Never would I have predicted all of the ways you were going to deepen my faith in just three short years. We have been through a lot together, you and me.
Before I became your mom, so many people prepared me for the resilience you would have, the strength you would teach me, and the patience I would grow to understand.
But really, no one truly prepared me for the journey of being a parent. Sure, there are books. Yes, there are podcasts. Of course, I endured the unsolicited advice from a relative that I filed away in my mind as “never in a thousand years will I do that.” Still, nothing prepared me for the day that you entered the world.
I remember June 10, 2017 so well. It was a Sunday morning in Traverse City, a smooth delivery, and we welcomed you, Jaxon Joseph, into the world. In that moment, our world was forever changed. We were on the parenting path. New, but full of energy.
Jax, you have been through a lot in three years. When you were three months old, we learned that you had a hemangioma on your lip. The doctors sent us to the oncology and hematology floor at children’s hospital, and I’ve never prayed so much in my life. I’ve walked with Jesus years before I met you, but what the three of us were going through together created an intimacy with Jesus. I have you to thank for that.
Challenging and growing my faith didn’t stop there. From the minute you were born, there were markers to hit. We knew not to bank on what everyone says that you should be doing, but it was hard not to compare you to others.
At 18 months, with lots of wisdom and prayers, we met with specialists to understand if there were concerns with your development. Very early on we learned that you had a Global Developmental Delay and were slow to hit milestones. Slow to roll over, slow to crawl, slow to walk, and not talking.
For months I blamed myself. What did I eat while being pregnant? Did I not do tummy time enough? Do they have 1-year old preschool that I didn’t know about? Fish oil? Why didn’t anyone tell me about those vitamins?
Jaxon, you are 3 years old now. You are a big brother who is still learning the fine line of a hug and crushing your sister. You are full of energy. You have a BIG personality. You are full of love and passion. Your smile and laugh are contagious. You are a trickster. Your character is developing more and more every day. You comprehend so, so much. But even though you are growing and changing every day, I still find myself comparing and wondering why you aren’t hitting your appropriate milestones.
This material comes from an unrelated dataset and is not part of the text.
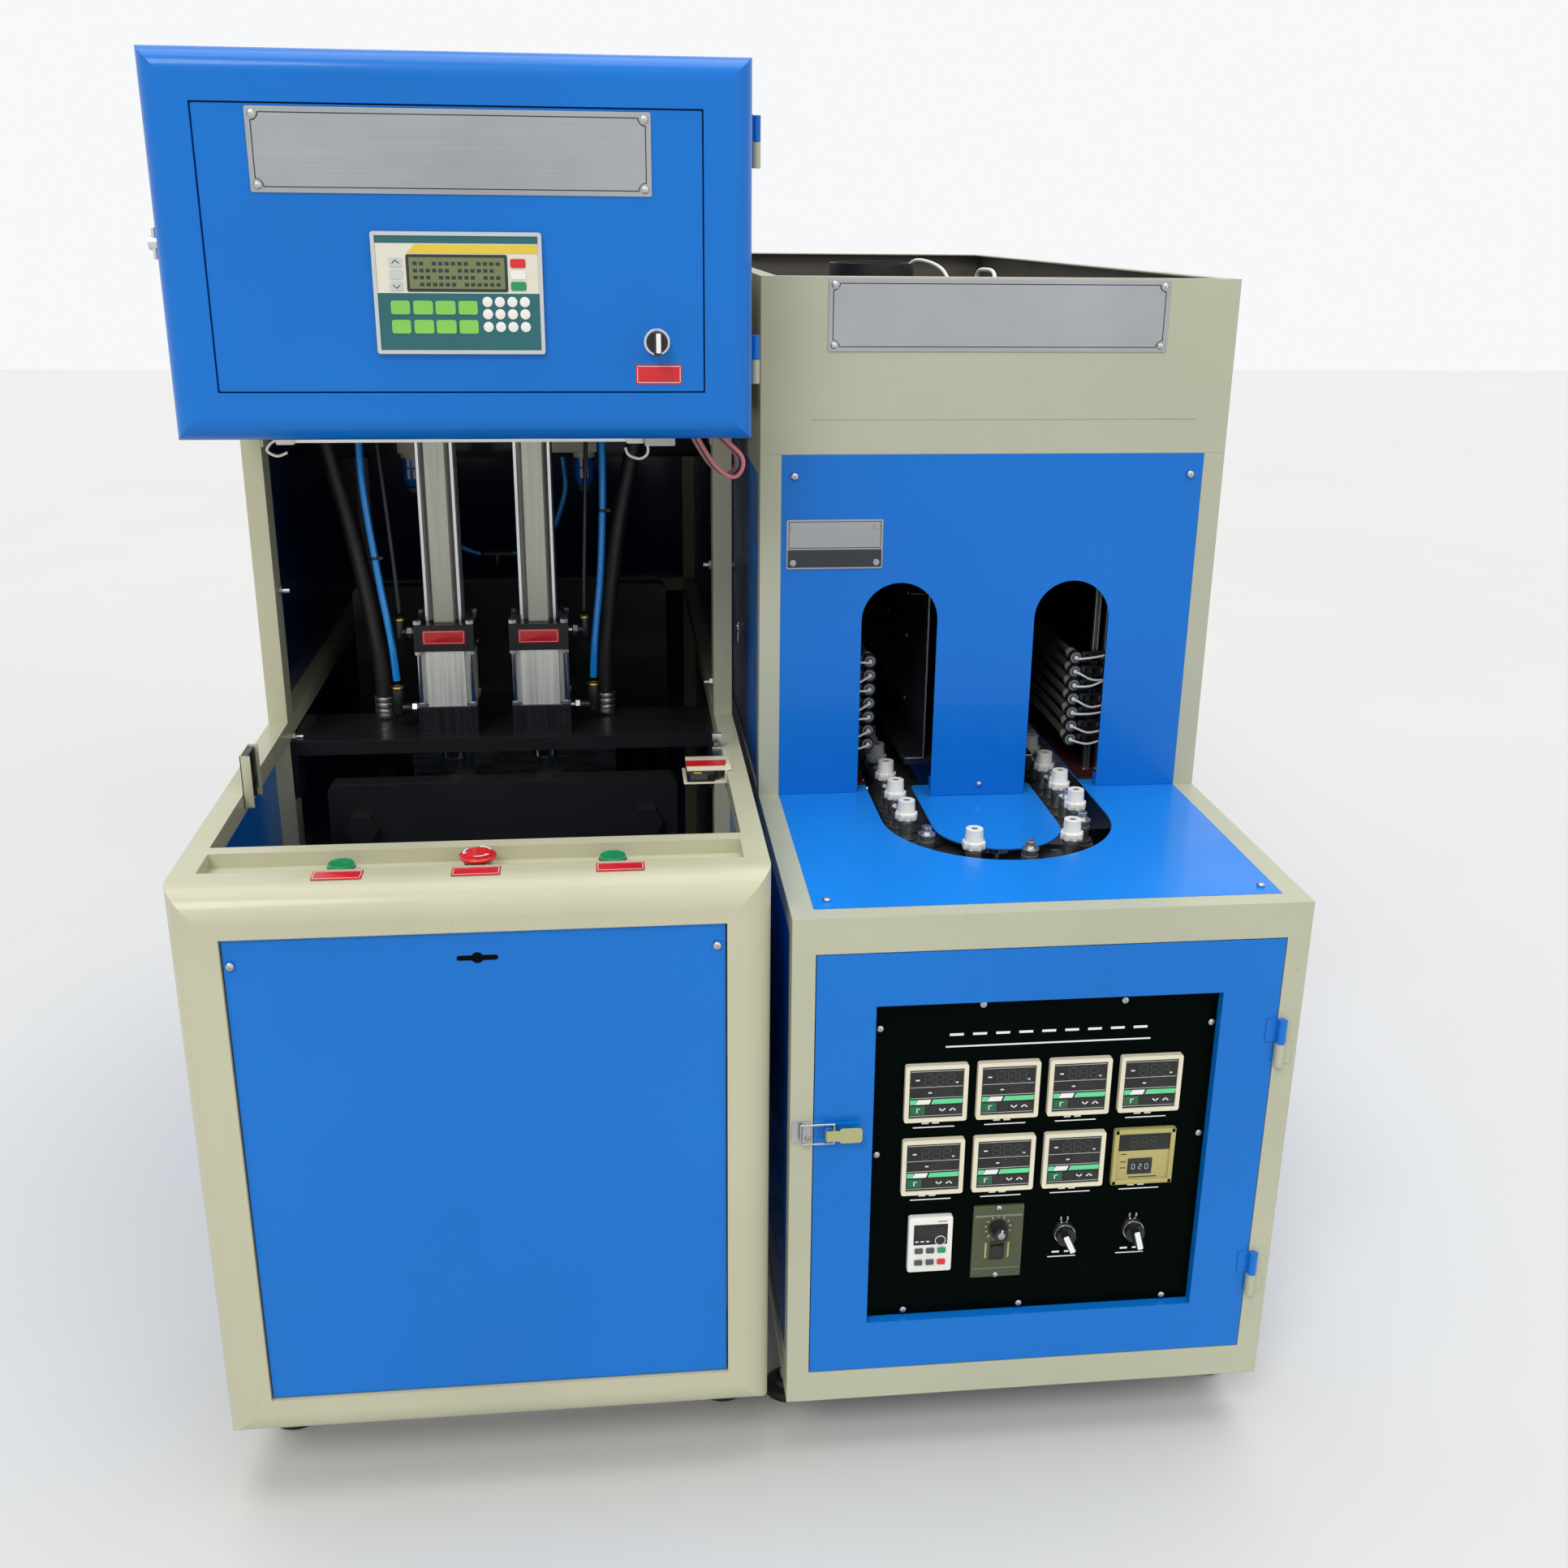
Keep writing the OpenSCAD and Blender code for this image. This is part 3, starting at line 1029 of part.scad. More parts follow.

Why can’t you talk?
We have seen many doctors, had genetic testing done, an MRI completed, we work weekly with therapists both in the office and in our home. We have taken every meeting with any doctor that could maybe shed some light on what is happening. And every twist and turn has brought us the very real fear that you, buddy, may never speak words. We know that is a real possibility.
I long for the day to hear you say, “I love you.” But I also know there is a chance I may never hear it. I hold onto hope that Jesus is still writing your story and this chapter we are in isn’t over just yet.
The writer Jeremiah pens the words in Jeremiah 1:5, “Before I formed you in the womb I knew you, before you were born I set you apart.”
I read that and I am reminded, God, the creator of the world, knew this path before I even took a step on it. He formed you, Jaxon. He knows you. He knows your thoughts, He sees your smile…He made those things. He is proud of who you are. And even on the hard days….the days of comparison. The days of jealousy. The days I am just too exhausted to teach and help you, I hold tightly the words of Jeremiah. That you were set apart to do something great. On the days where this path we are walking in seems winding and scary, I have to believe that the One who created the path is walking with our family.